# Age barrier in Australia for workers is 45??



## Susan Linda (Jun 4, 2008)

Can anyone clarify something for me please, as I keep reading conflicting reports on various websites, and would like to be sure.
We wish to emigrate to Australia...my husband is a 54 year old bricklayer.
I keep reading that the maximum age is 45?
How true is this?
Thanks for your help
Susan


----------



## kaz101 (Nov 29, 2007)

Hi Susan, 

I think it may depend on the visa and how much your husbands skills are in demand. I know that on this forum Alan Collett was saying that a nurse still had a chance to get into Oz even though she was over the official age limit because she was a nurse. 

Most of the employee sponsored and skilled visas say under 45 - I just checked the first link in the "please read" post since that takes you through to the government website itself for the visas. The state territory business visa states under 55 but I'm not sure if that one is applicable to your circumstances. 

It's worth contacting some agents (Alan Collett and Liana Allan are on this forum) to get the facts from them. They know things we don't 

Regards,
Karen


----------



## Dolly (Feb 17, 2008)

Hi Susan,

It depends on which visa you would be applying for. Most visas have the maximum age of 45.

Have a look at the DIAC website to see the different types of visas and their criteria.

Dolly


----------



## kaz101 (Nov 29, 2007)

By the way the age limits are for workers moving to Australia. Once you are here there are no age limits that I know of for working. 

Regards,
Karen


----------



## Veronika Hurbis (Jun 6, 2008)

*Visa options for the over 45s*

Hello,

Being over 45 is definitely not the end of the story, there are quite a few visa options available, but once your husband turns 55 things will become much more difficult. 

Probably the best route for your husband will be to go via an employer sponsored 457 visa (no age limit) and then on to a RSMS (a permanent visa based on sponsorship by an employer based in a regional area) or ENS visa (again a permanent visa based on sponsorship by an employer).

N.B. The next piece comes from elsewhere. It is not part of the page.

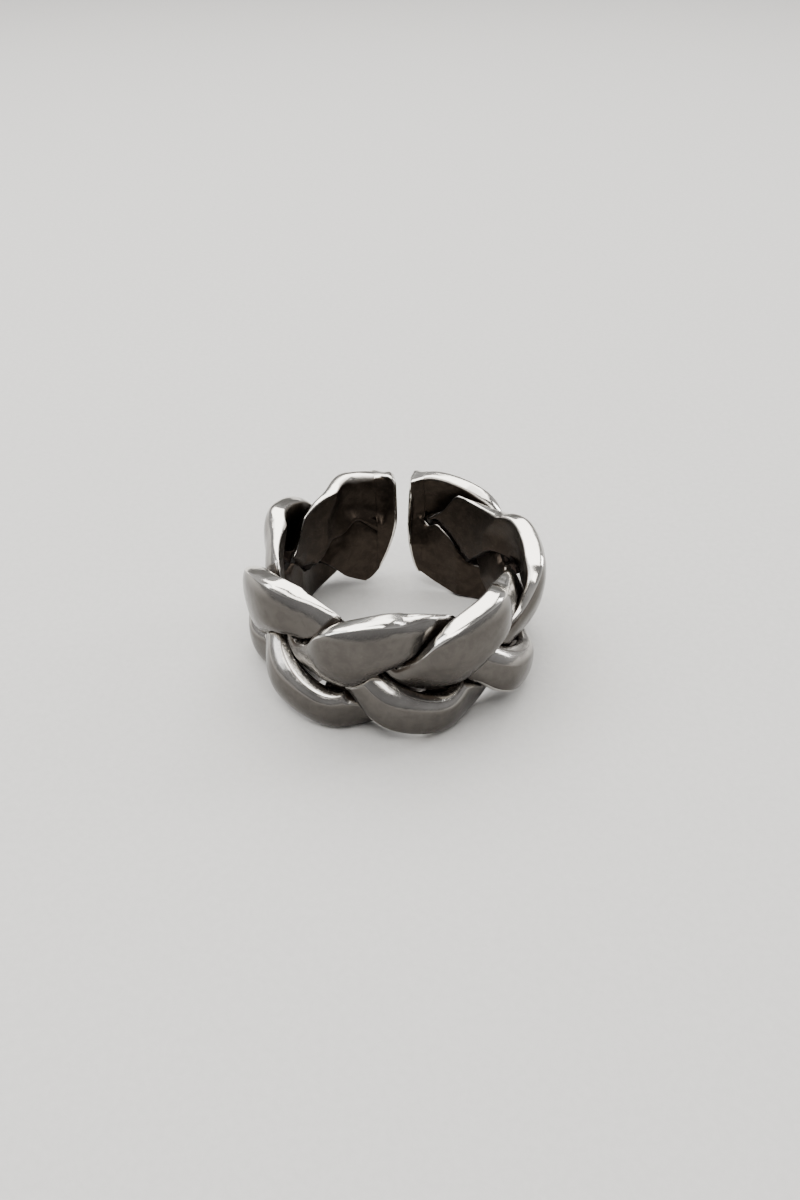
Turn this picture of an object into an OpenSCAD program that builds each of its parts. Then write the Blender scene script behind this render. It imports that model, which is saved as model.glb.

If as you say your husband is now 54 years of age there really is no time to lose and you must act very quickly. Especially with respect to organising a skills assessment (the places for the assessment in July are full and the next lot of assessments in the UK will take place in October) and finding an employer who will be happy to sponsor your husband.

There are also some business visa options available but that would need a lot more space and it is complicated.

Have you considered New Zealand?

If you need more advice feel free to email me or send me a message (don't worry, we don't charge for an assessment or for advice).

Cheers,

Veronika
Migration Consultant
Sort Out My Visa


----------



## harmony (Jun 7, 2010)

*Over 45 & would love to move to Australia*



kaz101 said:


> By the way the age limits are for workers moving to Australia. Once you are here there are no age limits that I know of for working.
> 
> Regards,
> Karen


 hi, my husband & i are the same , we would love to move to OZ with our young family , but are over 45 , would love to hear from anyone who could help us ,is there any chance ? :confused2:


----------



## Dolly (Feb 17, 2008)

Hi there,

Welcome to the forum.

I'd suggest you contact an agent to ask their advice. They would be able to tell you which visa you could apply for considering your age and skills. Usually the first consultation is free, without obligation so definitely worth asking. 

We do have some agents who post on here, one being the poster above your post, SOMV. You can contact Veronika by checking her more recent posts and clicking the contact link at the bottom of her signature. Other agents on here are pc and alan collett.

Good luck!
Dolly


----------